Further, Wikipedia tells us a prime example are those young people “who became adults from 2000 to 2010 and labeled the ‘snowflake generation’ and more prone to taking offence and less resilient than previous generations, or as being too emotionally vulnerable to cope with views that challenge their own.”  The reality is that we live in an imperfect world with flawed people who most assuredly will cause offense and pain.  Parents must stop, step back, and teach the child how to handle disillusionment and disappointment.
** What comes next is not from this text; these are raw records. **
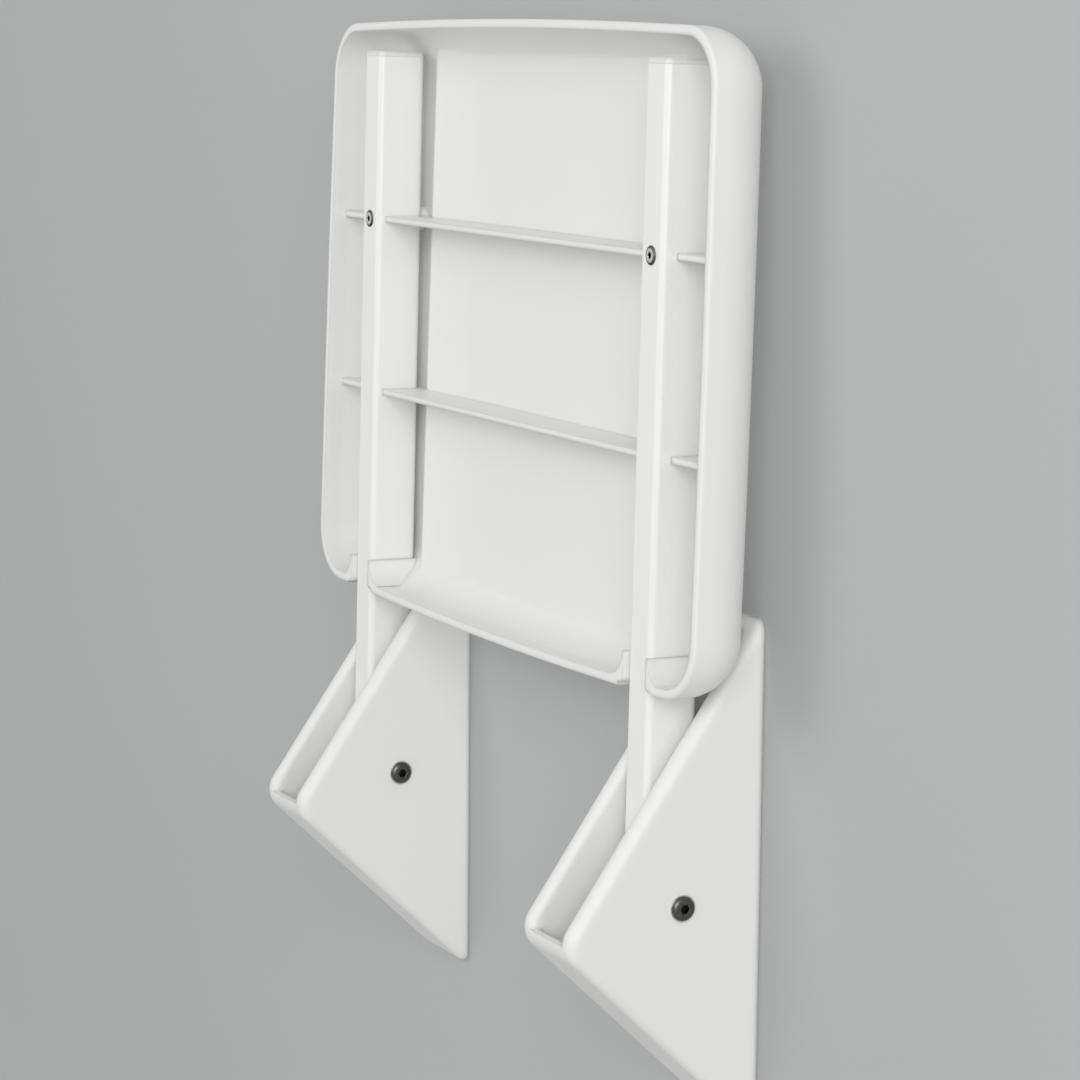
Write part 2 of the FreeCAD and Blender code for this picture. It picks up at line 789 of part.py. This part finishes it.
def build_all():
    pieces = [seat_pan("seat_pan")]
    for name, side in SIDES:
        pieces.append(bracket("bracket_" + name, side))
        pieces.append(arm("arm_" + name, side))
        pieces.append(plug("arm_top_plug_" + name, side, s.arm_reach, s.top_plug_tall, True))
        pieces.append(plug("arm_foot_plug_" + name, side, -s.arm_foot, s.foot_plug_tall, False))
        hub_face = s.bracket_width - s.cheek_wall * 2 - s.hub_rise * 2
        axle = ring("pivot_axle_" + name, s.axle_size, s.axle_bore, hub_face)
        put_at_hinge(axle, side)
        pieces.append(axle)
        pieces.append(bush("pivot_bush_outer_" + name, side, side))
        pieces.append(bush("pivot_bush_inner_" + name, side, -side))
        bolt = button_screw("pivot_bolt_" + name, s.bolt_size, s.bolt_length, s.bolt_head,
                            s.bolt_head_tall, s.bolt_hex)
        head_at = half_spacing(side) + s.bracket_width / 2 + s.washer_thick
        place(bolt, head_at, -s.hinge_out, -s.hinge_drop, V(0, 1, 0), 90.0)
        pieces.append(bolt)
        washer = ring("pivot_washer_" + name, s.washer_size, s.bolt_size + s.bolt_clear, s.washer_thick)
        put_at_hinge(washer, side, (s.bracket_width + s.washer_thick) / 2)
        pieces.append(washer)
        pieces.append(nut("pivot_nut_" + name, side))
        screw = button_screw("seat_screw_" + name, s.screw_size, s.screw_length, s.screw_head,
                             s.screw_head_tall, s.screw_hex)
        put_on_arm(screw, half_spacing(side), -s.arm_deep / 2, s.screw_rise, turn=90.0)
        pieces.append(screw)
        sleeve = ring("seat_screw_sleeve_" + name, s.sleeve_size, s.screw_size + s.screw_clear,
                      s.arm_deep - s.arm_wall * 2, "XZ_Plane")
        put_on_arm(sleeve, half_spacing(side), as_size(0.0), s.screw_rise)
        pieces.append(sleeve)
        insert = ring("seat_insert_" + name, s.insert_size, s.screw_size + s.thread_gap * 2,
                      s.insert_length, "XZ_Plane")
        put_on_arm(insert, half_spacing(side), (s.arm_deep + s.insert_length) / 2, s.screw_rise)
        pieces.append(insert)
    return pieces


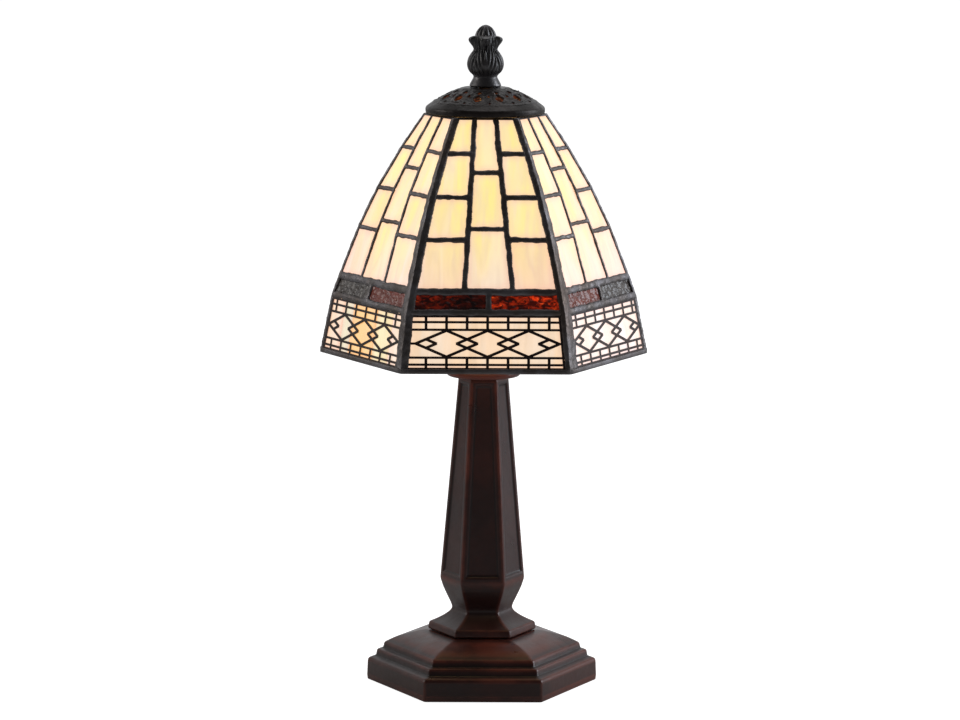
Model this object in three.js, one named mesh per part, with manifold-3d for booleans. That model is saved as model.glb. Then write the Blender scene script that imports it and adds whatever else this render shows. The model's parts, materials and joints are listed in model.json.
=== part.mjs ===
// A small stained glass table lamp: a cast hexagonal foot and stem, a screw-base lamp holder inside a
// wire bracket, and a six-panel leaded glass shade held down by a pierced cap and a leaf finial.
// Millimetres, +Z up, origin on the table under the centre of the foot, front face towards -Y.
import * as THREE from "three";
import { mergeVertices } from "three/addons/utils/BufferGeometryUtils.js";
import Module from "manifold-3d";

const wasm = await Module();
wasm.setup();

// ---------------------------------------------------------------- driving dimensions
const SIDES = 6; // foot, stem and shade are all regular hexagons
const TAN30 = Math.tan(Math.PI / SIDES);
const GAP = 0.3; // between pieces that touch
const ROUND = 24; // segments of a visible turned piece
const SMALL_ROUND = 16; // segments of a small turned piece

// foot and stem: [corner radius, height]
const FELT = 1.0;
const FOOT_BOTTOM = FELT + GAP;
const FOOT_TOP = 28.3;
const FOOT_CORNER = 63.4;
const CAVITY = { corner: 58.6, roof: 24 };
const BUSHING = { z: 7.2, hole: 4.1, tube: 3.8, bore: 2.8, flange: 4.9, wallIn: 50.2, wallOut: 54.9 };
const STEM_BOTTOM = FOOT_TOP + GAP;
const STEM_TOP = 170.5;
const STEM_WIDEST = { corner: 23.3, z: 57.6 };
const STEM_NECK_CORNER = 13.9;
const BORE_CORNER = 6.2;
const RECESS = { bottom: 61, top: 166.4, border: 2.3, depth: 0.9 };

// wiring tube and shade bracket
const PIPE = { outer: 4.8, inner: 3.6, bottom: 3.6, top: 184 };
const DISC = { radius: 20.2, bottom: STEM_TOP + GAP, thick: 3.2 };
const SADDLE = { halfLength: 32, halfWidth: 6.5, bottom: DISC.bottom + DISC.thick + GAP, thick: 1.8 };
const SADDLE_TOP = SADDLE.bottom + SADDLE.thick;
const BRACKET = { rod: 2, halfWidth: 29, bottom: SADDLE_TOP + GAP, shoulder: 250, top: 309.5 };
const STUD = { radius: 3.17, flange: 6.5, bottom: BRACKET.top + BRACKET.rod + GAP, top: 334.5 };

// lamp holder, lamp and switch
const HOLDER_BOTTOM = 180.9;
const HOLDER = { radius: 13.6, wall: 0.8, bottom: 191, top: 222 };
const SWITCH = { z: 198.5, spindle: 1.6, hole: 2.3, shaftIn: 9.4, shaftOut: 19.4, knobOut: 31 };
const LAMP_BOTTOM = 209;
const LAMP_TOP = 294;
const LAMP_RADIUS = 17.5;

// shade: apothem of the glass's outer face at each height, where the face bends
const SHADE = [
  { z: 183, a: 76.5 },
  { z: 214.5, a: 71.1 },
  { z: 225, a: 67.7 },
  { z: 251.5, a: 58.8 },
  { z: 273, a: 49.9 },
  { z: 295, a: 38.7 },
  { z: 316, a: 26.5 },
];
const [RIM_Z, FRIEZE_TOP_Z, AMBER_TOP_Z, ...BENDS] = SHADE.map((level) => level.z);
const SIDE_JOINTS = BENDS.slice(0, 3); // joints of the two outer columns of glass
const CENTRE_JOINTS = [257, 285.5]; // joints of the middle column
const GLASS_TOP_Z = 312.4;
const GLASS_THICK = 2.6;
const LINE = { inner: GAP, outer: 1.3, width: 2.4 };
const CAME = { outer: 1.9, top: 2.0, bottom: 2.7 };
const BAND_WIDTH = 2.9; // the two solder bands above and below the amber glass
const COLUMN = { top: 5.6, spread: 0.0815 }; // half width of the middle column, and its growth downwards

// pierced cap, spider and finial
const CAP = { rim: 32.4, rimBottom: 313.8, rimTop: 316.9, flat: 12.2, top: 327.3, thick: 1.1 };
const VENTS = { count: 12, turn: 19, outer: 22.1, outerSize: 2.5, inner: 16.6, innerSize: 1.5 };
const SPIDER = { ring: 30.3, ringInner: 26, hub: 8, arm: 5, bottom: 313.7, thick: 1.4 };
const CLEARANCE_HOLE = 3.7; // over the stud
const FINIAL = { bottom: CAP.top + GAP, top: 361, bore: 5, boreTop: 346, leaves: 4 };
const INSERT = { outer: 4.6, inner: 3.5, bottom: FINIAL.bottom + GAP, top: 338.5 };

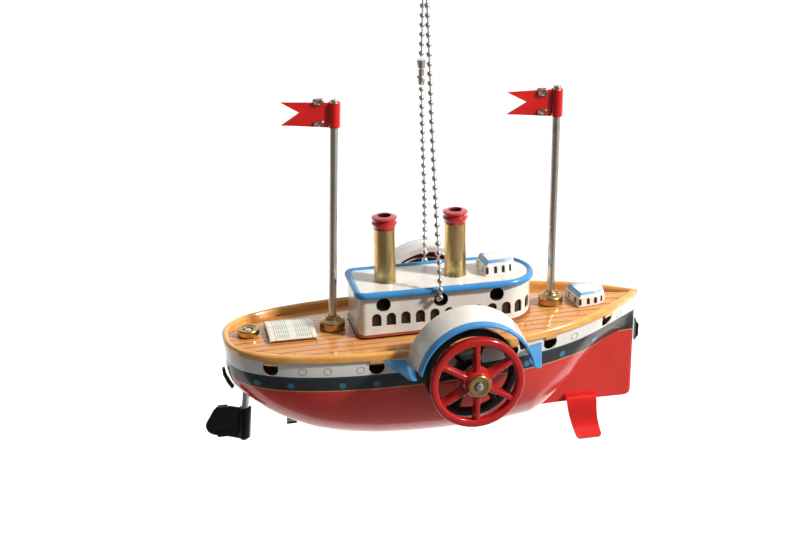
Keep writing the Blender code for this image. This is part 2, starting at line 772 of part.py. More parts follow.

There’s no doubt that raising a child is one of the most difficult and least understood subjects.  As parents, we want to do a good job, we want to rear our children to have self-esteem, confidence, and fearlessness to face an ever-changing world.  As parents, we are to teach our child to love and honor God, family, and country, as well as how to live in an often unsafe world among those with impure motives. This is called training and instruction as in Proverbs 22:6 ESV…”Train up a child in the way he should go, even when he is old, he will not depart from it.”  Or, as The Message Bible says, “Point your kids in the right direction—when they’re old they won’t be lost.”  Note, it does not say, “Hover, smother and control a child in the way he should go, and when he is old he will not think for himself, he’ll be on anti-depressants, lack confidence and possibly have a sense of entitlement.

The age-old doctrine that “the first five years of a child’s life are critical for development” still stands strong. It’s a fact that the experiences children have in these years foster and shape the adults they will become.  So then, how do we be an involved parent without smothering or overwhelming our children?  It’s normal to want to protect our children, but we must weigh the risk of the MaMa Bear syndrome becoming our default.

When a parent subconsciously builds a wall of emotional protection around their child, they’re unaware that to “let go” threatens their need to hyper-manage events, environment, and often members of the family.   These control issues stem from fear and fear has an aroma all its own.  This aroma can be picked up quickly by others, but not by the “helicopter parent” who operates in that sphere because it has become their reality, even though distorted.

“Helicopter parenting” can occur at anytime from pre-school to college.  As an example, in pre-school and/or elementary school, perhaps the selection or approval of a teacher, an assignment, or an activity causes the helicopter mode to “hover over” in order to ensure that the child never experiences anything disproportionate or unfair.  Another example would be perhaps the child is prevented from visiting a grandparent or other family members without the “helicopter parent” being involved. 

As a daughter,  a wife, a mother, sister, aunt, mother-in-law, grandmother, great grandmother and mentor, it’s been a personal observation that this “helicopter parenting” issue can be a predisposed behavior stemming from the parent’s own inadequacies, or experiences, as a child and is then subconsciously projected onto their own child; over-indulgence becomes a by-product.  Whether perceived or real, perhaps they felt they themselves were an inconvenience or on auto-pilot.

As parents, we must judge and/or question ourselves . . . Could it be that I am a “helicopter parent” and unaware?  How do I let go?   Do I want to let go? 

Mia Redrick’s Blog “Are You a Hovering Parent?” updated May 01, 2012, lists possibly warning signs:

  • You are frequently suspicious of the people that care for your child. This might be a teacher, babysitter, girlfriend or even a spouse.

  • You feel that no one can meet the needs of your child as well as you.

  • You feel validated most as a mother when you rescue your child from harm.

  • You impose your ideas on your children frequently.

  • You might help complete your child’s homework without being asked, volunteer to help your child with something although they don’t need your help, or force your child to accept your help.

  • In your free time, you consistently reflect on the terrible things that could be happening to or with your child because you’re not there to supervise.

  • You experience boundaries like scheduled visits with teachers and planned visit requests with family members as rude and intrusive.

While it’s understandable parents are trying to prevent any unhappy circumstances for their child, they must allow their child to learn what it means to struggle and work hard for satisfying results that typically are not grave or would threaten their child’s life.  Parents cannot guarantee or create their child’s happy place or safe space in life.  When parents engage in this behavior, they send a message to their child that tells them they’re not capable.   If they grow up believing that they are not capable, feelings of inadequacy and dependency will haunt them.

Nature provides a stunning example with the caterpillar and the cocoon.  God’s destiny for the caterpillar is to become strong as it struggles to emerge to its transformed life.  If it doesn’t go through the struggle to emerge, it will never emerge to become beautiful and fly.